Analyzing the Results
Can gather both quantitative and qualitative information for things like item characteristics, internal consistency, test-rest, inter-rater, convergent and discriminate validity and sometimes predictive validity
Qualitative data may be used to help make decsions
Conducting Quantitative Item Analysis
Item analysis: how developers evaluate the performance of each test item
Item difficulty: The percentage of test takers who respond correctly vs total number of people to assess the p value (percentage/probability value)
understand how difficult an item is
p value of .5 is optimal (higher mean its too easy, lower is too hard)
0 to .2 (too difficult) and .9 to 1 (too easy)
Discrimination Index
Compares the performance of those who obtained very high test scores (Upper group) with the performance of those who obtained very low test scores (lower group) on each item
D= U(# of upper group who responded correctly/total # in upper group x 100) - L (# of lower group who responded correctly/total # of lower group x 100)
D = U - L
A discrimination index of 30 and above is desirable
Negative numbers: those who scored low on the test overall responded to the item correctly and those who scored high on the test responded incorrectly.
The upper group and lower group are formed by ranking the final test scores from lowest to highest and then taking the upper third and the lower third to use in the analysis.
Item-Total Correlation
a measure of the strength and direction of the relation between the way test takers responded to one item and the way they responded to all of the items as a whole
Items that have little or no correlation with the total item score may measure a different construct from that being measured by the other items.

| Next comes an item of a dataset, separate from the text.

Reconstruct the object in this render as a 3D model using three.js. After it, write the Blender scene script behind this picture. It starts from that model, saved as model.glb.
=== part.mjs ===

Interitem Correlation Matrix
displays the correlation of each item with every other item
Usually each item has been coded as a dichotomous variable (correct (1) or incorrect (0))

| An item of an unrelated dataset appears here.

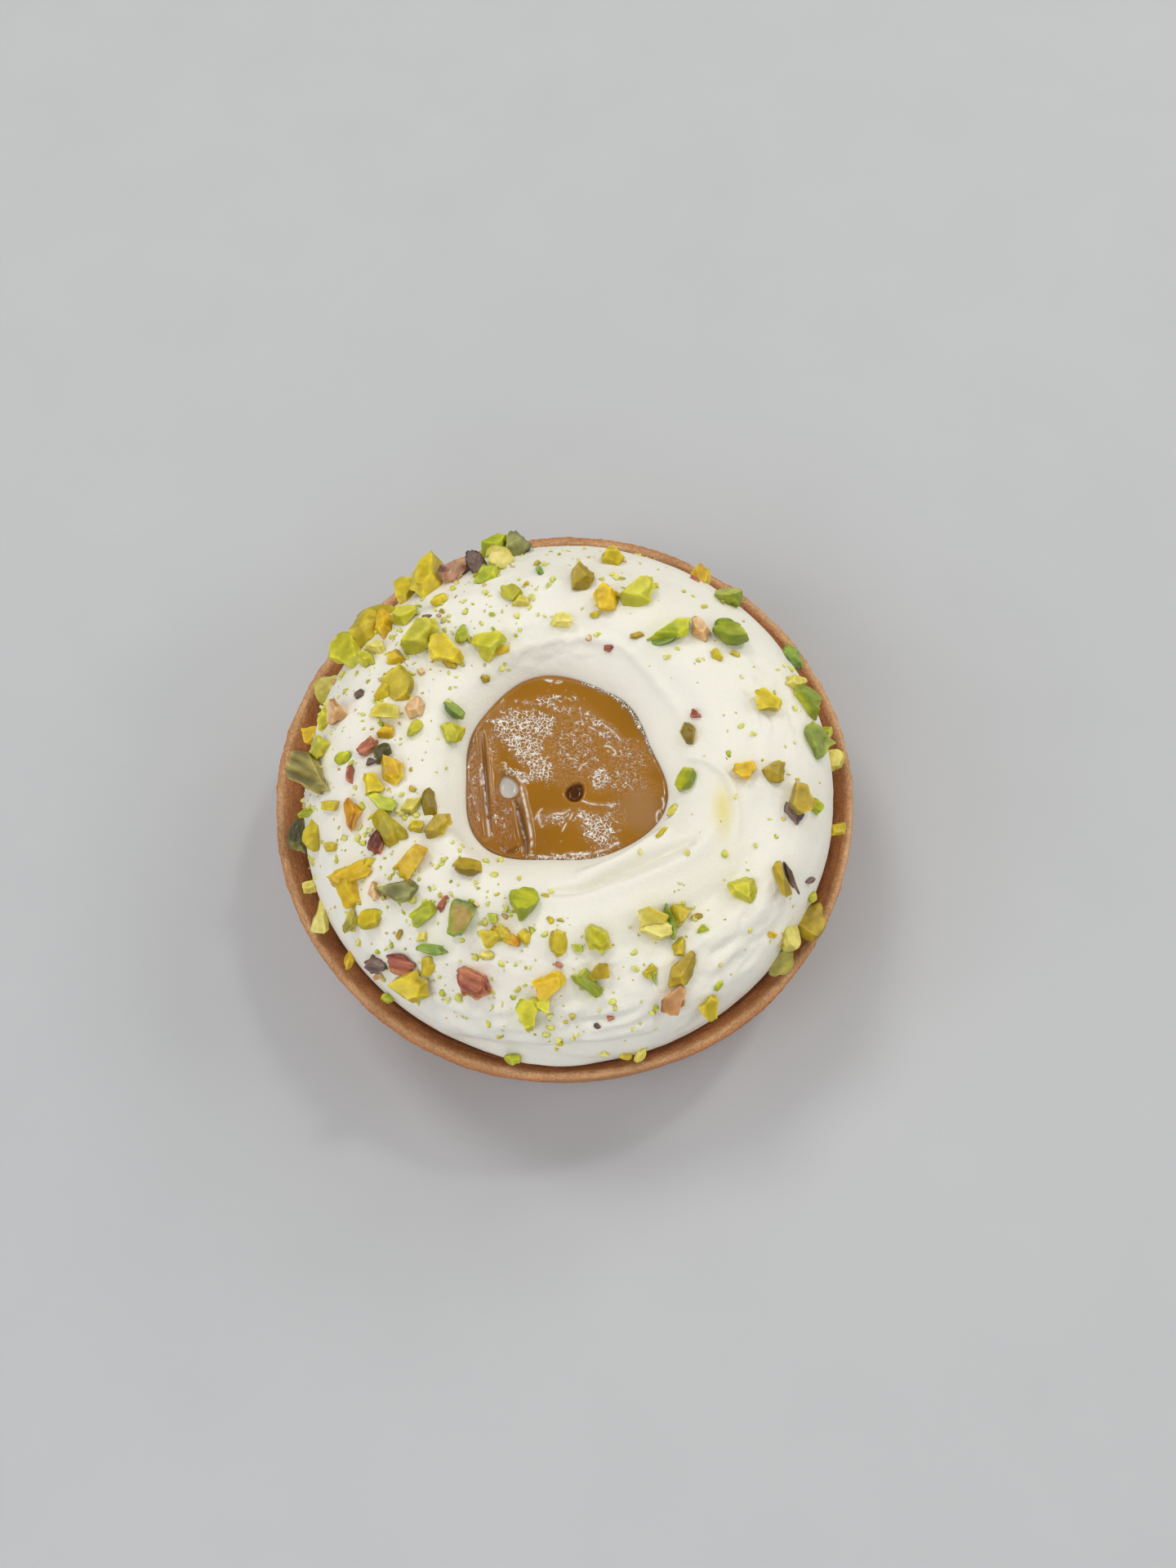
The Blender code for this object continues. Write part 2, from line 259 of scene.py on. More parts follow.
def set_corners(body: bpy.types.Object, places: np.ndarray) -> None:
    """Writes a mesh's corners from rows x, y, z."""
    body.data.vertices.foreach_set("co", places.ravel())
    body.data.update()


def swell(body: bpy.types.Object, lift: np.ndarray) -> None:
    """Moves each corner out along its smooth normal, by so many mm.

    Args:
        body: The mesh object, in mm.
        lift: How far each corner moves out.
    """
    flat = np.empty(len(body.data.vertices) * 3)
    body.data.vertex_normals.foreach_get("vector", flat)
    set_corners(body, corners(body) + flat.reshape(-1, 3) * lift[:, None])


def from_axis(places: np.ndarray) -> np.ndarray:
    """Gives each corner's distance from the tart's axis."""
    return np.hypot(places[:, 0], places[:, 1])


def grain(places: np.ndarray, scale: float, shift: float = 0.0) -> np.ndarray:
    """Reads smooth noise at many places.

    Args:
        places: Rows x, y, z in mm.
        scale: Noise cells per mm.
        shift: Moves to another part of the noise.

    Returns:
        One value from about -1 to 1 for each row.
    """
    away = Vector((shift, shift * 0.7, -shift))
    return np.array([noise.noise(Vector(place) * scale + away) for place in places])


def layered(places: np.ndarray, *layers: tuple[float, float, float]) -> np.ndarray:
    """Adds up layers of smooth noise, each given by its height, cells per mm and shift."""
    return sum(height * grain(places, scale, shift) for height, scale, shift in layers)


def paint(body: bpy.types.Object, name: str, colours: np.ndarray) -> None:
    """Stores a colour for each corner of a mesh.

    Args:
        body: The mesh object.
        name: The attribute's name.
        colours: Rows of linear red, green and blue.
    """
    layer = body.data.attributes.new(name, "FLOAT_COLOR", "POINT")
    rows = np.ones((len(colours), 4))
    rows[:, :3] = colours
    layer.data.foreach_set("color", rows.ravel())


def joined(name: str, parts: list[tuple[np.ndarray, np.ndarray, np.ndarray]],
           layer: str) -> bpy.types.Object:
    """Joins many small meshes into one object.

    Args:
        name: The object's name.
        parts: Corners, faces and corner colours of each.
        layer: The colour attribute's name.

    Returns:
        The object in mm, smooth shaded but for its broken edges.
    """
    counts = np.cumsum([0] + [len(places) for places, _, _ in parts[:-1]])
    places = np.concatenate([part[0] for part in parts])
    faces = np.concatenate([part[1] + first for part, first in zip(parts, counts)])
    mesh = bpy.data.meshes.new(name)
    mesh.from_pydata(places.tolist(), [], faces.tolist())
    mesh.shade_smooth()
    mesh.set_sharp_from_angle(angle=math.radians(BROKEN_EDGE))
    body = bpy.data.objects.new(name, mesh)
    bpy.context.scene.collection.objects.link(body)
    paint(body, layer, np.concatenate([part[2] for part in parts]))
    return body


def reshape(body: bpy.types.Object,
            move: Callable[[float, float, float], tuple[float, float]]) -> None:
    """Moves each corner by a rule in polar places.

    Args:
        body: The mesh object, in mm.
        move: Takes radius, bearing and height, and gives the new radius and height.
    """
    places = corners(body)
    bearings = np.degrees(np.arctan2(places[:, 1], places[:, 0])) % 360.0
    moved = np.array([move(*row) for row in zip(from_axis(places), bearings, places[:, 2])])
    turn = np.radians(bearings)
    set_corners(body, np.stack([moved[:, 0] * np.cos(turn), moved[:, 0] * np.sin(turn),
                                moved[:, 1]], axis=1))


def seat(piece: bpy.types.Object, replaced: str) -> None:
    """Scales a finished piece to metres and hands it to the frame.

    Args:
        piece: The piece, in mm.
        replaced: The CAD node that it stands for.
    """
    piece.data.transform(Matrix.Scale(METRES_PER_MM, 4))
    piece.data.update()
    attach(piece, "root")
    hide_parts(replaced)
    LOG.info("%s: %d faces", piece.name, len(piece.data.polygons))


@dataclass(frozen=True)
class Track:
    """A line drawn on the tart seen from above, in mm."""

    points: tuple[tuple[float, float], ...]

    def near(self, places: np.ndarray) -> tuple[np.ndarray, np.ndarray]:
        """Finds how far places lie from the line, and where along it.

        Args:
            places: Rows x, y, z in mm.

        Returns:
            The distance, positive on the line's left, and the share of the way along.
        """
        line = np.array(self.points)
        # Cutting the corners twice, a quarter of the way in, rounds the drawn line
        for _ in range(2):
            cut = np.stack([line[:-1] * 0.75 + line[1:] * 0.25,
                            line[:-1] * 0.25 + line[1:] * 0.75], axis=1).reshape(-1, 2)
            line = np.concatenate([line[:1], cut, line[-1:]])
        steps = line[1:] - line[:-1]
        lengths = np.linalg.norm(steps, axis=1)
        starts = np.concatenate([[0.0], np.cumsum(lengths)[:-1]])
        nearest = np.full(len(places), np.inf)
        side = np.ones(len(places))
        along = np.zeros(len(places))
        for first, step, length, start in zip(line, steps, lengths, starts):
            away = places[:, :2] - first
            share = np.clip(away @ step / length ** 2, 0.0, 1.0)
            gap = np.linalg.norm(away - share[:, None] * step, axis=1)
            closer = gap < nearest
            nearest[closer] = gap[closer]
            side[closer] = np.sign(step[0] * away[closer, 1] - step[1] * away[closer, 0])
            along[closer] = (start + share[closer] * length) / lengths.sum()
        return nearest * side, along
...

Therefore, the interitem correlation matrix will be made up of phi coefficients
provides important information for increasing the test’s internal consistency.
drop items that dont correlate with other items measuring the same construct
Phi Coefficients
The results of correlating two dichotomous (having only 2 values) variables
Item Response Theory
estimates of the ability of test takers that is independent of the difficulty of the items presented as well as estimates of item difficulty and discrimination that are independent of the ability of the test takers.
relates the performance of each item to a statistical estimate of the test taker’s ability on the construct being measured
Item Characteristic Curves
Part of Item response theory
the line that results when we graph the probability of answering an item correctly with the level of ability on the construct being measured.
provides a picture of the item’s difficulty and how well it discriminates high performers from low performers
Item Bias
when an item is easier for one group than for another group.